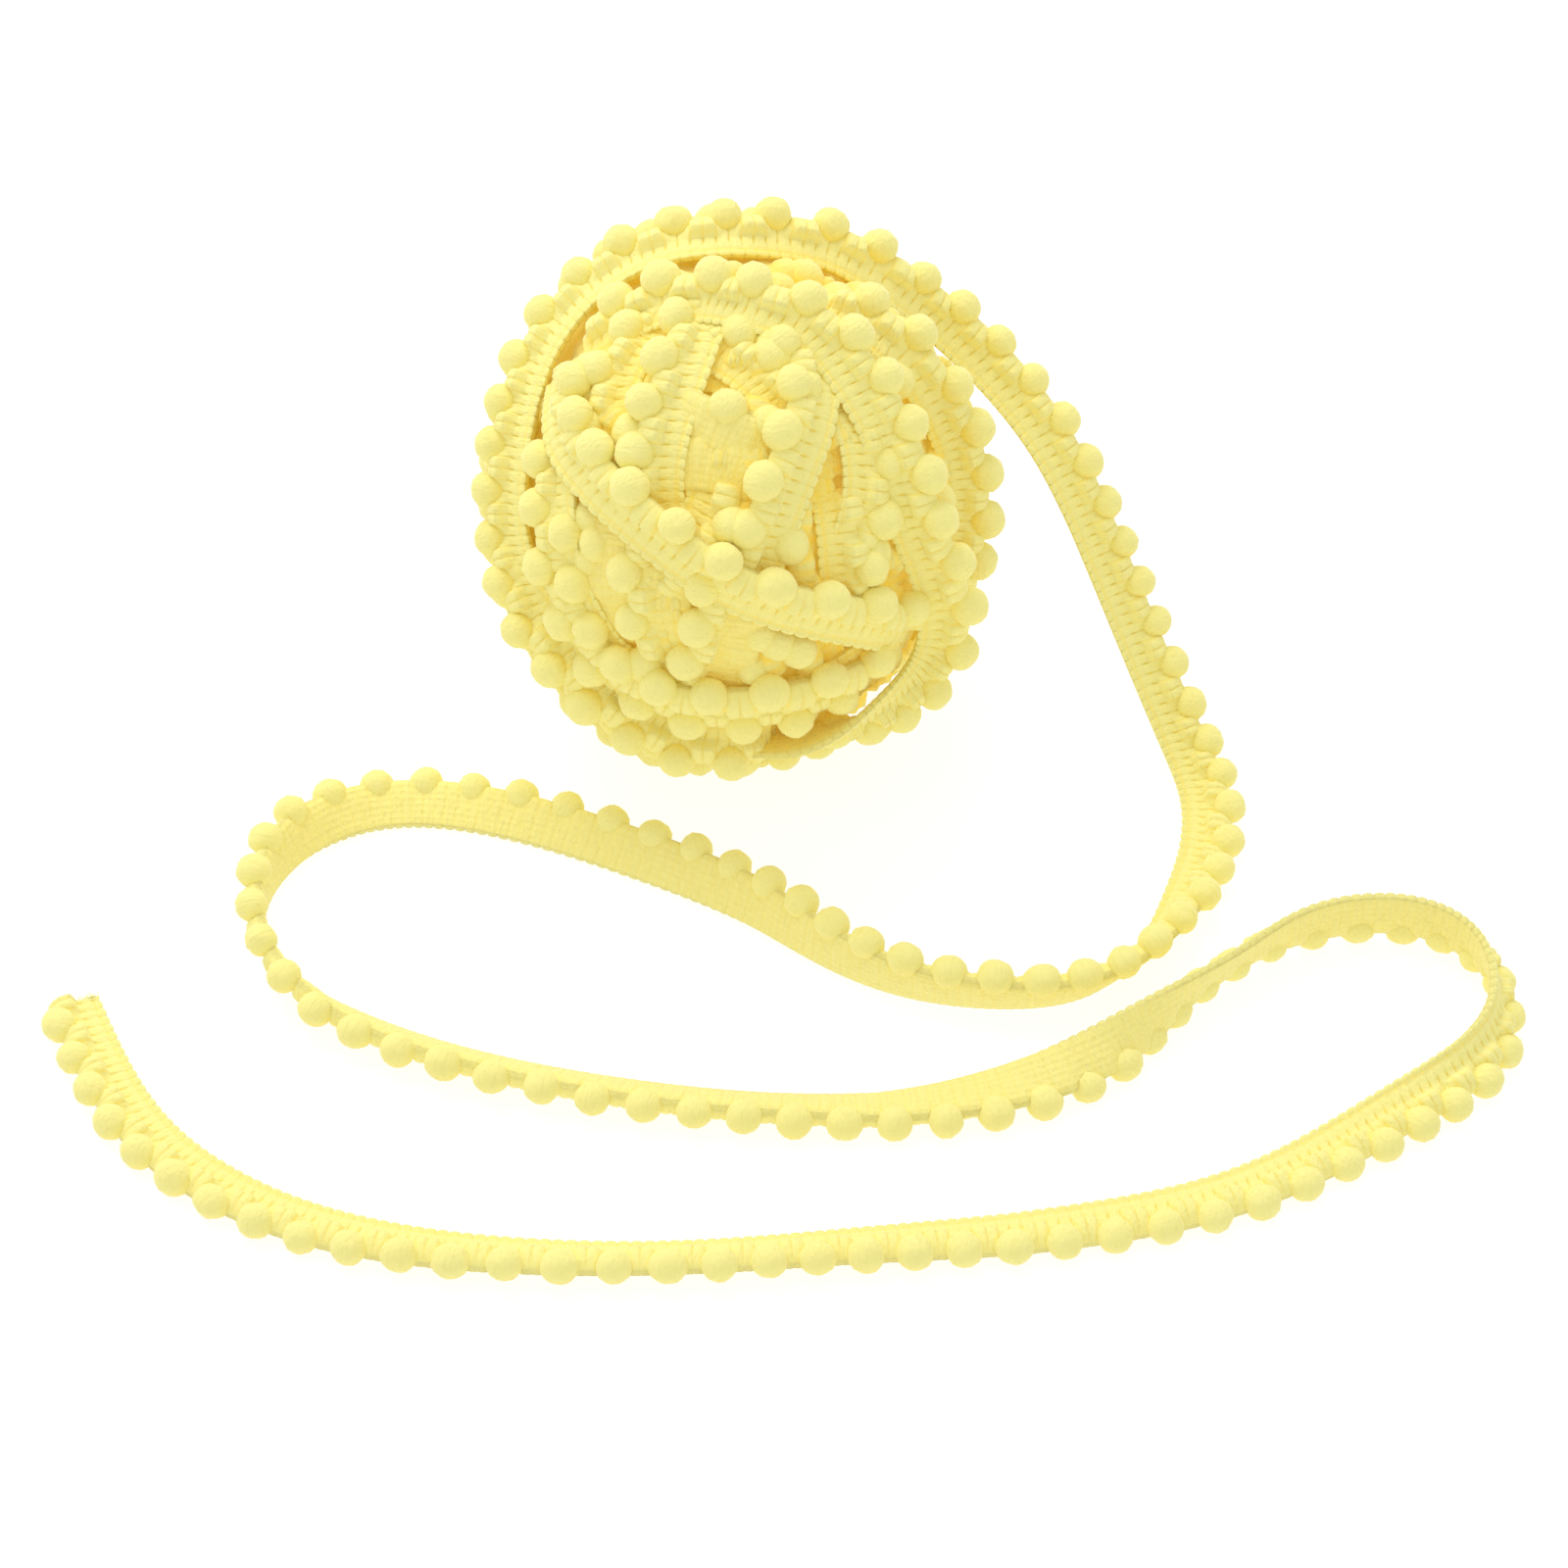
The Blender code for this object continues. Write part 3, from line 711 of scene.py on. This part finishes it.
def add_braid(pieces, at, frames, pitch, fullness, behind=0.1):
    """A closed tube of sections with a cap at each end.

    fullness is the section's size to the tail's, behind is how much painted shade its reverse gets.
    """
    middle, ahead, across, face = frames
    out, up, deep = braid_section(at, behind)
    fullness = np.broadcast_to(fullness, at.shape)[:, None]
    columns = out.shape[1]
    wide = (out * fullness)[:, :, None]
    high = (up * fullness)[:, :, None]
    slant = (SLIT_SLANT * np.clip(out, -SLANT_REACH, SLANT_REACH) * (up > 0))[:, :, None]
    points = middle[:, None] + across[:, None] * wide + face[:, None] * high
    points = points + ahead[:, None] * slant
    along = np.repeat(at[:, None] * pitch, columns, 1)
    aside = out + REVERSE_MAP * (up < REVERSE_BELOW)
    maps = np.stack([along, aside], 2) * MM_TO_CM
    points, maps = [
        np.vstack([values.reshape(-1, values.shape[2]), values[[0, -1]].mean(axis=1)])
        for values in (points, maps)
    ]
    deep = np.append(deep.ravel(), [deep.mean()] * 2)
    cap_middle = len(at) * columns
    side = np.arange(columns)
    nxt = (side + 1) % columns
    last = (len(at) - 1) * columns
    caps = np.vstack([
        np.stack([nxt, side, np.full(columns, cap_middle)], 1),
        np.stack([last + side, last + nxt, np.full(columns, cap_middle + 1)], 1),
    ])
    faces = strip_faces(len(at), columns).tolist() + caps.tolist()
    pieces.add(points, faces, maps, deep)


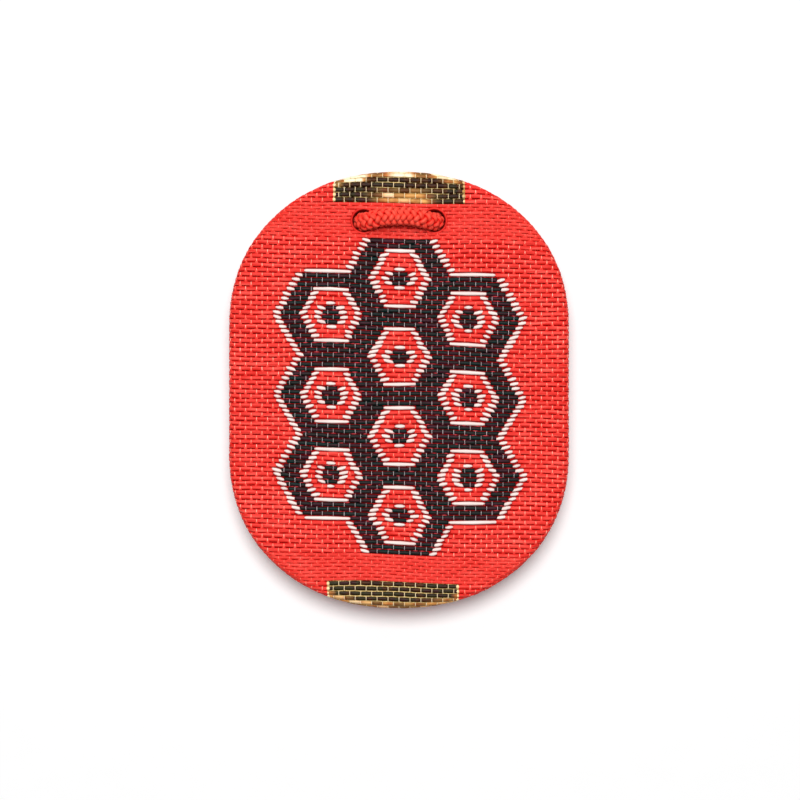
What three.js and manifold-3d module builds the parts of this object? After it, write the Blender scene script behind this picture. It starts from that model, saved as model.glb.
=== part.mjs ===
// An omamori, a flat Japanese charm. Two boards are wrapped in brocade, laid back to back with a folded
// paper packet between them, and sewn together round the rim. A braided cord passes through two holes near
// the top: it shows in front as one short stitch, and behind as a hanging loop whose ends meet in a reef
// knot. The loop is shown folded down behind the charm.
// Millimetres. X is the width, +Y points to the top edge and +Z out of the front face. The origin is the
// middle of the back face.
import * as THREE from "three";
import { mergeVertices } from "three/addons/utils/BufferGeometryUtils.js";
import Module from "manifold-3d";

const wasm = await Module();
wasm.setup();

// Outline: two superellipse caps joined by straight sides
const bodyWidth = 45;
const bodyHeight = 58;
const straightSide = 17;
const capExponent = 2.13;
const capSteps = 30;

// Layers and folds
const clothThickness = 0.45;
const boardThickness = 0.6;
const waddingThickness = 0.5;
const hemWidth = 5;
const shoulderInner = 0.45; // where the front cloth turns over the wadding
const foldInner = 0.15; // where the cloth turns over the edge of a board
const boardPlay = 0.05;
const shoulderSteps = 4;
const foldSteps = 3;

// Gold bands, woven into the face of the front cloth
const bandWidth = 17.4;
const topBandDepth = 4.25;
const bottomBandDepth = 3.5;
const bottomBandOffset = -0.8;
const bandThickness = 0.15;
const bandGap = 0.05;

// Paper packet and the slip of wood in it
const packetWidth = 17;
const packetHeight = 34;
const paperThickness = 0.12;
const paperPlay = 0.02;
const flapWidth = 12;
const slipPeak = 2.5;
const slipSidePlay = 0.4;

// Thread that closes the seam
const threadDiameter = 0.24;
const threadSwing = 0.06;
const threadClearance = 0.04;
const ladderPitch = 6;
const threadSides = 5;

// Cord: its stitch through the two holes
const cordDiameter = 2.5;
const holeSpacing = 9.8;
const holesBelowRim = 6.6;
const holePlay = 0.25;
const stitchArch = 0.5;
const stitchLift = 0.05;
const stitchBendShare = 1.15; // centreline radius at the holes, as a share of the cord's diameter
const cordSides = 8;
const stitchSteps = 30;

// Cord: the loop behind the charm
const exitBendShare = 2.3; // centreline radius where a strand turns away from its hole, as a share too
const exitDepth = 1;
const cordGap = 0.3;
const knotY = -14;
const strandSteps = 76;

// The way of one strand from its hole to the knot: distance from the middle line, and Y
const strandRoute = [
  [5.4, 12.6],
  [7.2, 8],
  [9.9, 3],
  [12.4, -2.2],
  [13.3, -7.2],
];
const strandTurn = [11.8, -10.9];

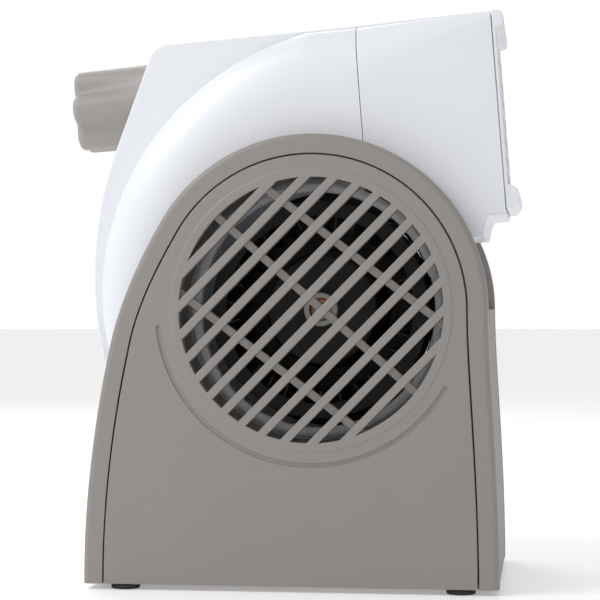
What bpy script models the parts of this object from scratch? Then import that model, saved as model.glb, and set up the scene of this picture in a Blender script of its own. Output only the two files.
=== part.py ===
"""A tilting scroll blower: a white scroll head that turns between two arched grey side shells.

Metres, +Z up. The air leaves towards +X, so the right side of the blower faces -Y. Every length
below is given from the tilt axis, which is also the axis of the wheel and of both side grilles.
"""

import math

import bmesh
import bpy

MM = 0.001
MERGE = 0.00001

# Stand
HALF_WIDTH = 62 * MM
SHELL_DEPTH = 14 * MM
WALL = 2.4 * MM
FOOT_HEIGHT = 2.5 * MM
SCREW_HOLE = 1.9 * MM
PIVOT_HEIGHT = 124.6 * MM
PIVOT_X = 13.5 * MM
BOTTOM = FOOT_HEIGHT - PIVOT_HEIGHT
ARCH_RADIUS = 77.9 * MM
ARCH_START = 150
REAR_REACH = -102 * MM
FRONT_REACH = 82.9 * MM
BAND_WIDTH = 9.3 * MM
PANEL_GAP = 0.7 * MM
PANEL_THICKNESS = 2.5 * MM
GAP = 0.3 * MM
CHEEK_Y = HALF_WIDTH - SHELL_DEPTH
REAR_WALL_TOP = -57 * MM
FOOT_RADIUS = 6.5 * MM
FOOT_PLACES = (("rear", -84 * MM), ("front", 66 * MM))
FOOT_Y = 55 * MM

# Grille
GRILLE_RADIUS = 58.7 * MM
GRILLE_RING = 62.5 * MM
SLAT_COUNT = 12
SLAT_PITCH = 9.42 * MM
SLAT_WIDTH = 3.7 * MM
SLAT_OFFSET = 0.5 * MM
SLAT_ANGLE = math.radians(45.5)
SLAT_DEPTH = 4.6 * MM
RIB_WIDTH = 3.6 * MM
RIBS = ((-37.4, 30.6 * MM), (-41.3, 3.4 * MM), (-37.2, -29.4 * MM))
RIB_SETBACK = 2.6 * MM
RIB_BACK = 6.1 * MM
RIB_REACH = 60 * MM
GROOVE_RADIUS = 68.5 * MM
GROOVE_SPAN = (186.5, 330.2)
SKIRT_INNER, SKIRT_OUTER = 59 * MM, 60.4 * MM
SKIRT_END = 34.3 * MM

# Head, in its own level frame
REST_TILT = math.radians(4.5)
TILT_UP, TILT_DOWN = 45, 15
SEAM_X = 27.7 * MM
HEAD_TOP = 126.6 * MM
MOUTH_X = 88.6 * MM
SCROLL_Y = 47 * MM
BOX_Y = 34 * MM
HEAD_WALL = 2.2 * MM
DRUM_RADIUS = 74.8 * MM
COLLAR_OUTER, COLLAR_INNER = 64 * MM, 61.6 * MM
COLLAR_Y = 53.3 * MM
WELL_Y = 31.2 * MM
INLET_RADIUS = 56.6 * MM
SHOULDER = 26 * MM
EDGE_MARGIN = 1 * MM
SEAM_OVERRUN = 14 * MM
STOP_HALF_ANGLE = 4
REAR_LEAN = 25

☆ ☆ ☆

TASK STATEMENT: Set every line down exactly as written, leaving each picture out.

OUTPUT:
The Blender code for this object continues. Write part 3, from line 711 of scene.py on. This part finishes it.
def add_braid(pieces, at, frames, pitch, fullness, behind=0.1):
    """A closed tube of sections with a cap at each end.

    fullness is the section's size to the tail's, behind is how much painted shade its reverse gets.
    """
    middle, ahead, across, face = frames
    out, up, deep = braid_section(at, behind)
    fullness = np.broadcast_to(fullness, at.shape)[:, None]
    columns = out.shape[1]
    wide = (out * fullness)[:, :, None]
    high = (up * fullness)[:, :, None]
    slant = (SLIT_SLANT * np.clip(out, -SLANT_REACH, SLANT_REACH) * (up > 0))[:, :, None]
    points = middle[:, None] + across[:, None] * wide + face[:, None] * high
    points = points + ahead[:, None] * slant
    along = np.repeat(at[:, None] * pitch, columns, 1)
    aside = out + REVERSE_MAP * (up < REVERSE_BELOW)
    maps = np.stack([along, aside], 2) * MM_TO_CM
    points, maps = [
        np.vstack([values.reshape(-1, values.shape[2]), values[[0, -1]].mean(axis=1)])
        for values in (points, maps)
    ]
    deep = np.append(deep.ravel(), [deep.mean()] * 2)
    cap_middle = len(at) * columns
    side = np.arange(columns)
    nxt = (side + 1) % columns
    last = (len(at) - 1) * columns
    caps = np.vstack([
        np.stack([nxt, side, np.full(columns, cap_middle)], 1),
        np.stack([last + side, last + nxt, np.full(columns, cap_middle + 1)], 1),
    ])
    faces = strip_faces(len(at), columns).tolist() + caps.tolist()
    pieces.add(points, faces, maps, deep)


What three.js and manifold-3d module builds the parts of this object? After it, write the Blender scene script behind this picture. It starts from that model, saved as model.glb.
=== part.mjs ===
// An omamori, a flat Japanese charm. Two boards are wrapped in brocade, laid back to back with a folded
// paper packet between them, and sewn together round the rim. A braided cord passes through two holes near
// the top: it shows in front as one short stitch, and behind as a hanging loop whose ends meet in a reef
// knot. The loop is shown folded down behind the charm.
// Millimetres. X is the width, +Y points to the top edge and +Z out of the front face. The origin is the
// middle of the back face.
import * as THREE from "three";
import { mergeVertices } from "three/addons/utils/BufferGeometryUtils.js";
import Module from "manifold-3d";

const wasm = await Module();
wasm.setup();

// Outline: two superellipse caps joined by straight sides
const bodyWidth = 45;
const bodyHeight = 58;
const straightSide = 17;
const capExponent = 2.13;
const capSteps = 30;

// Layers and folds
const clothThickness = 0.45;
const boardThickness = 0.6;
const waddingThickness = 0.5;
const hemWidth = 5;
const shoulderInner = 0.45; // where the front cloth turns over the wadding
const foldInner = 0.15; // where the cloth turns over the edge of a board
const boardPlay = 0.05;
const shoulderSteps = 4;
const foldSteps = 3;

// Gold bands, woven into the face of the front cloth
const bandWidth = 17.4;
const topBandDepth = 4.25;
const bottomBandDepth = 3.5;
const bottomBandOffset = -0.8;
const bandThickness = 0.15;
const bandGap = 0.05;

// Paper packet and the slip of wood in it
const packetWidth = 17;
const packetHeight = 34;
const paperThickness = 0.12;
const paperPlay = 0.02;
const flapWidth = 12;
const slipPeak = 2.5;
const slipSidePlay = 0.4;

// Thread that closes the seam
const threadDiameter = 0.24;
const threadSwing = 0.06;
const threadClearance = 0.04;
const ladderPitch = 6;
const threadSides = 5;

// Cord: its stitch through the two holes
const cordDiameter = 2.5;
const holeSpacing = 9.8;
const holesBelowRim = 6.6;
const holePlay = 0.25;
const stitchArch = 0.5;
const stitchLift = 0.05;
const stitchBendShare = 1.15; // centreline radius at the holes, as a share of the cord's diameter
const cordSides = 8;
const stitchSteps = 30;

// Cord: the loop behind the charm
const exitBendShare = 2.3; // centreline radius where a strand turns away from its hole, as a share too
const exitDepth = 1;
const cordGap = 0.3;
const knotY = -14;
const strandSteps = 76;

// The way of one strand from its hole to the knot: distance from the middle line, and Y
const strandRoute = [
  [5.4, 12.6],
  [7.2, 8],
  [9.9, 3],
  [12.4, -2.2],
  [13.3, -7.2],
];
const strandTurn = [11.8, -10.9];

What bpy script models the parts of this object from scratch? Then import that model, saved as model.glb, and set up the scene of this picture in a Blender script of its own. Output only the two files.
=== part.py ===
"""A tilting scroll blower: a white scroll head that turns between two arched grey side shells.

Metres, +Z up. The air leaves towards +X, so the right side of the blower faces -Y. Every length
below is given from the tilt axis, which is also the axis of the wheel and of both side grilles.
"""

import math

import bmesh
import bpy

MM = 0.001
MERGE = 0.00001

# Stand
HALF_WIDTH = 62 * MM
SHELL_DEPTH = 14 * MM
WALL = 2.4 * MM
FOOT_HEIGHT = 2.5 * MM
SCREW_HOLE = 1.9 * MM
PIVOT_HEIGHT = 124.6 * MM
PIVOT_X = 13.5 * MM
BOTTOM = FOOT_HEIGHT - PIVOT_HEIGHT
ARCH_RADIUS = 77.9 * MM
ARCH_START = 150
REAR_REACH = -102 * MM
FRONT_REACH = 82.9 * MM
BAND_WIDTH = 9.3 * MM
PANEL_GAP = 0.7 * MM
PANEL_THICKNESS = 2.5 * MM
GAP = 0.3 * MM
CHEEK_Y = HALF_WIDTH - SHELL_DEPTH
REAR_WALL_TOP = -57 * MM
FOOT_RADIUS = 6.5 * MM
FOOT_PLACES = (("rear", -84 * MM), ("front", 66 * MM))
FOOT_Y = 55 * MM

# Grille
GRILLE_RADIUS = 58.7 * MM
GRILLE_RING = 62.5 * MM
SLAT_COUNT = 12
SLAT_PITCH = 9.42 * MM
SLAT_WIDTH = 3.7 * MM
SLAT_OFFSET = 0.5 * MM
SLAT_ANGLE = math.radians(45.5)
SLAT_DEPTH = 4.6 * MM
RIB_WIDTH = 3.6 * MM
RIBS = ((-37.4, 30.6 * MM), (-41.3, 3.4 * MM), (-37.2, -29.4 * MM))
RIB_SETBACK = 2.6 * MM
RIB_BACK = 6.1 * MM
RIB_REACH = 60 * MM
GROOVE_RADIUS = 68.5 * MM
GROOVE_SPAN = (186.5, 330.2)
SKIRT_INNER, SKIRT_OUTER = 59 * MM, 60.4 * MM
SKIRT_END = 34.3 * MM

# Head, in its own level frame
REST_TILT = math.radians(4.5)
TILT_UP, TILT_DOWN = 45, 15
SEAM_X = 27.7 * MM
HEAD_TOP = 126.6 * MM
MOUTH_X = 88.6 * MM
SCROLL_Y = 47 * MM
BOX_Y = 34 * MM
HEAD_WALL = 2.2 * MM
DRUM_RADIUS = 74.8 * MM
COLLAR_OUTER, COLLAR_INNER = 64 * MM, 61.6 * MM
COLLAR_Y = 53.3 * MM
WELL_Y = 31.2 * MM
INLET_RADIUS = 56.6 * MM
SHOULDER = 26 * MM
EDGE_MARGIN = 1 * MM
SEAM_OVERRUN = 14 * MM
STOP_HALF_ANGLE = 4
REAR_LEAN = 25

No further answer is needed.